AI, by contrast, doesn't require every rule to be predefined. It understands intent. You tell it the desired outcome, and it figures out how to achieve it. We find that's the difference between 30% automation and 99%. It's also the difference between a system that merely saves time and one that transforms how finance operates.

Human cost of outdated systems

This technological limitation has consequences beyond operational efficiency. Modernisation isn't just about systems. It's about people.

The best talent no longer wants to work in organisations where ‘modern finance’ means reconciling CSVs across 15 spreadsheets. Graduates from the London School of Economics and London Business School and other leading institutions expect AI in their work, just as they see it in daily life. Legacy technology is no longer merely an operational cost, it's a talent risk.

Digital adoption is central to solving this challenge: 80% of CFOs expect digital tools to dominate operations by 2025, while 30% of finance tasks are fully automatable [Deloitte Survey, 2024; McKinsey Report, 2024]. By modernising tools and processes, companies can both attract top talent and unlock productivity gains.

Finance's strategic evolution

This urgency around modernisation reflects a broader shift in how finance is understood within organisations. The role of finance is evolving far beyond operations. Over the next five years, 69% of American middle-market CFOs surveyed expect greater emphasis on data analytics, 60% anticipate more scenario planning, and 55% say finance will become a more embedded strategic partner across the business [Cherry Bekaert CFO Survey, 2025].

In another revealing shift, HSBC found that 64% of global CFOs at large organisations surveyed now consider treasurers part of the C-suite, reflecting a mindset change: finance is no longer viewed purely as a cost centre, but as a catalyst for insight and strategic agility [HSBC Corporate Risk Management Survey, 2024].

This is not just theory – the emphasis on analytics, scenario modelling, and strategic partnership is already shaping investment in digital platforms and AI initiatives.
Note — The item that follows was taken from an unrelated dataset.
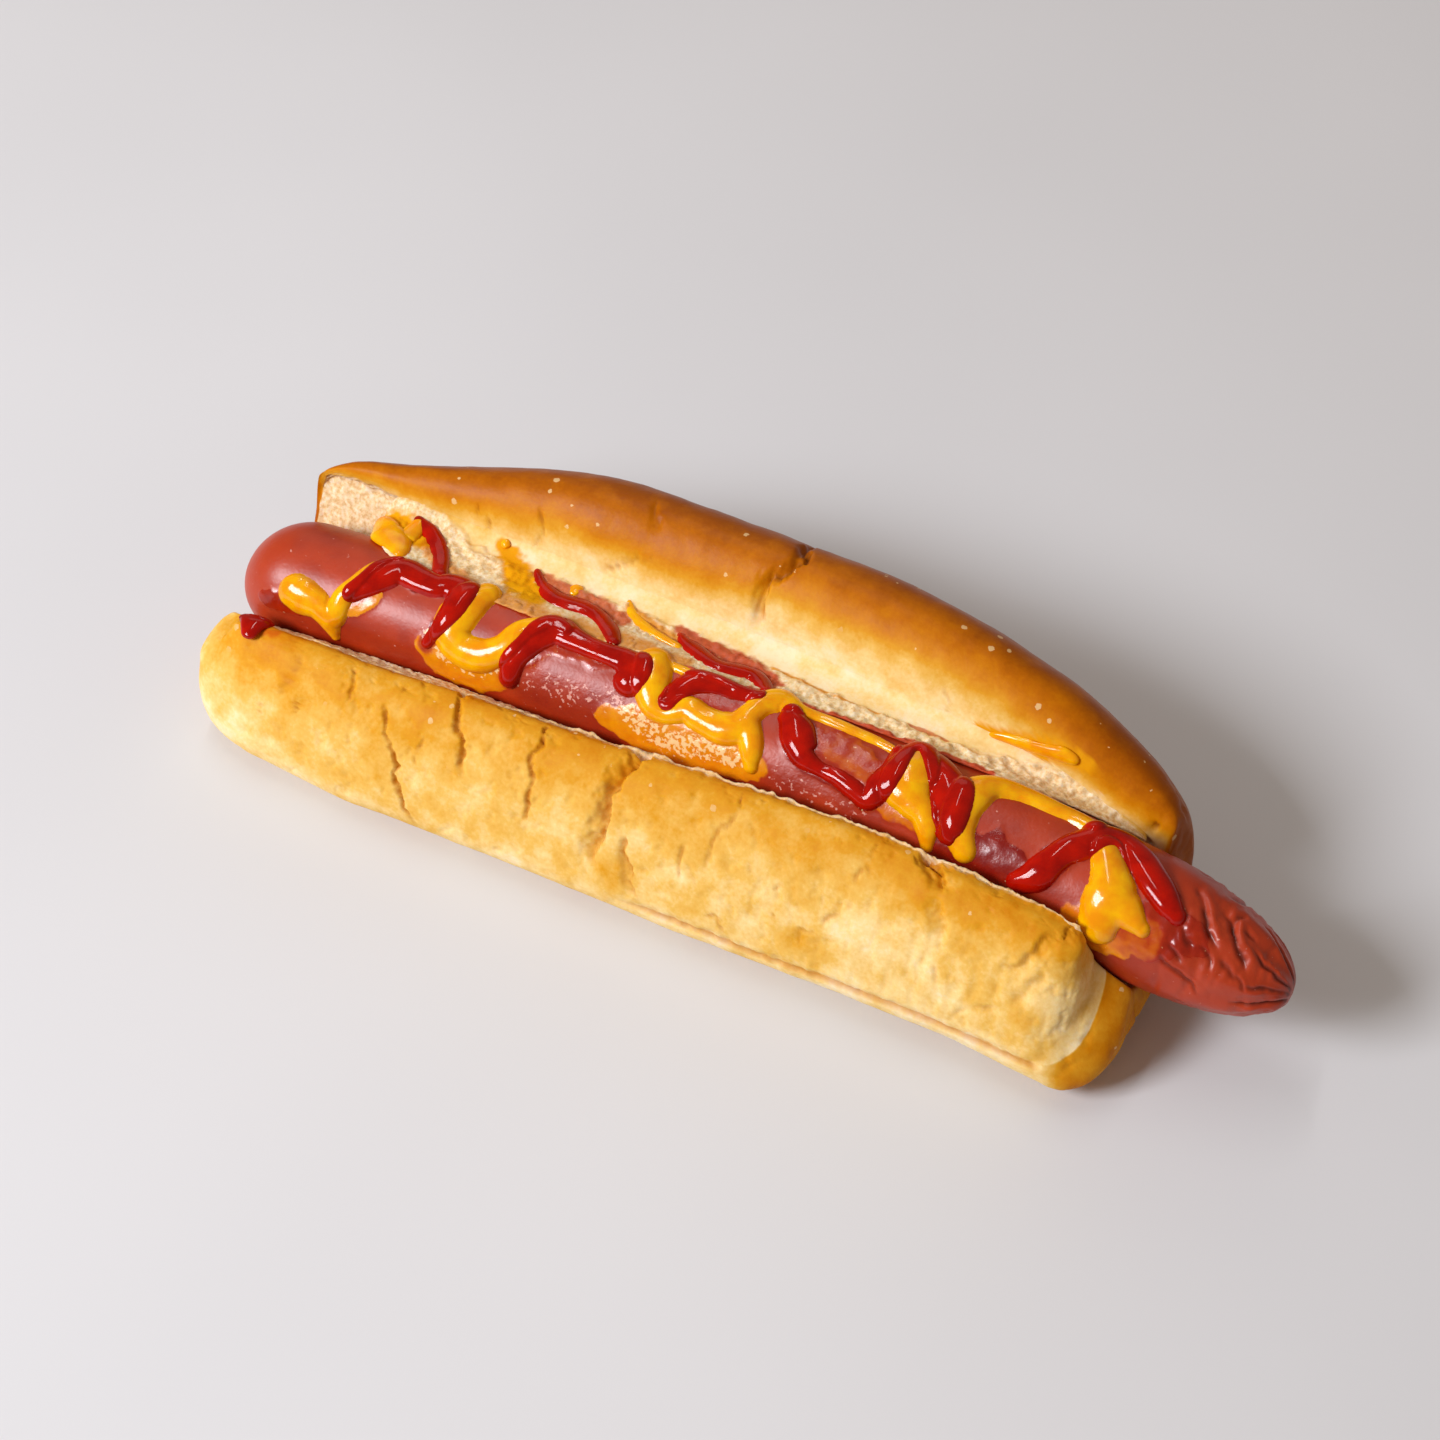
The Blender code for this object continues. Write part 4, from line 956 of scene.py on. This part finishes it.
def strand_height(x, arc, strands, seed):
    """Height in mm of the beads of sauce over the skin, below 0 outside them."""
    best = np.full(x.size, -0.5)
    points = np.column_stack((x.ravel(), arc.ravel(), np.zeros(x.size)))
    for k, strand in enumerate(strands):
        places = [(a, SAUSAGE_RADIUS / MM * math.radians(b), 0.0, width) for a, b, width in strand]
        line = smooth_curve(places, np.linspace(0, 1, 6 * len(strand)))
        walked = np.concatenate(([0.0], np.cumsum(np.linalg.norm(np.diff(line[:, :3], axis=0), axis=1))))
        close = np.all((points > line[:, :3].min(0) - 5) & (points < line[:, :3].max(0) + 5), axis=1)
        distance, share, _ = near_path(points[close], line[:, :3])
        width = np.interp(share * walked[-1], walked, line[:, 3])
        swollen = [noise.noise(Vector((v, k * 3.7, seed))) for v in share * walked[-1] / 6]
        width = 1.32 * width * (1 + 0.22 * np.array(swollen))
        inside = 1 - (distance / width) ** 2
        tall = np.minimum(0.75 * width, 0.85 + 0.26 * width)
        bead = np.where(inside > 0, tall * np.maximum(inside, 0.0) ** 0.55, np.maximum(0.8 * inside, -0.5))
        best[close] = smooth_max(best[close], bead, 0.5)
    return best.reshape(x.shape)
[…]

Finance is moving from being transactional to being a strategic adviser to the business.

Treasury's renaissance

Nowhere is this strategic evolution more visible than in treasury. Treasury is emerging as a strategic nerve centre for liquidity, risk, and capital management. The KPMG 2025 Global Treasury Survey confirms that nearly 80% of companies surveyed operate predominantly centralised treasury functions, positioning treasury to guide financial decisions rather than merely processing transactions.

Real-time reporting and dashboarding are the top priorities for treasurers over the next 12-24 months, followed by real-time liquidity and real-time payments and  collections [EACT Survey, 2025]. Similarly, 65% of organisations polled plan to expand API use to enable real-time integration across ERPs, TMS platforms, and banking networks [PwC, 2025 Global Treasury Survey].

This transformation in treasury's role points to a critical insight into how AI should be deployed.

Contained value: the path forward

One of the early mistakes in AI adoption was treating it as a cosmetic upgrade atop legacy systems. AI delivers value only when it's tightly scoped – with defined users, datasets, and measurable outcomes.

This is what I call contained value: specific, auditable use cases where you know what AI will do, who it serves, and how success will be measured. Finance teams that succeeded in 2025 started small – automating reconciliation first, then forecasting, then cash visibility – building confidence one use case at a time.

Regulatory catalyst ahead

This measured, use-case-driven approach will soon feel a significant tailwind from regulatory changes. Treasury leaders are waiting for regulatory clarity. The upcoming PSD3 and ISO 20022 migrations are more than technical exercises; they are the foundation for the next era of financial infrastructure. Open banking data will become persistent and connectivity standardised, removing one of the biggest barriers to automation: fragile data flows. When that happens, a second AI surge is inevitable.

2026: the year of practical AI

In 2026, AI transformation won't be an abstract goal; it will be practical, embedded, auditable, and measurable. The winners will be companies that understand AI's purpose: removing friction from decision-making, freeing people from low-value work, and giving finance teams the space to think strategically.

We're entering a period reminiscent of cloud adoption circa 2015. Patterns are emerging, but mass adoption is still ahead. The next five years will be about depth – understanding where AI delivers real value, where human oversight remains critical, and how to build systems that work with people, not around them.

The takeaway for 2026 and beyond is straightforward: bold ambition must be paired with disciplined execution. Finance leaders who translate vision into defined pilots, auditable outcomes, and measurable ROI will not only surpass yesterday’s automation ceilings, they will redefine the very role of finance, transforming it from a cost centre into a strategic engine of insight, liquidity, and performance.

In short: 2025 tested ambition; 2026 will reward execution. The gap between those who dream and those who deliver is measurable, and it’s closing fast.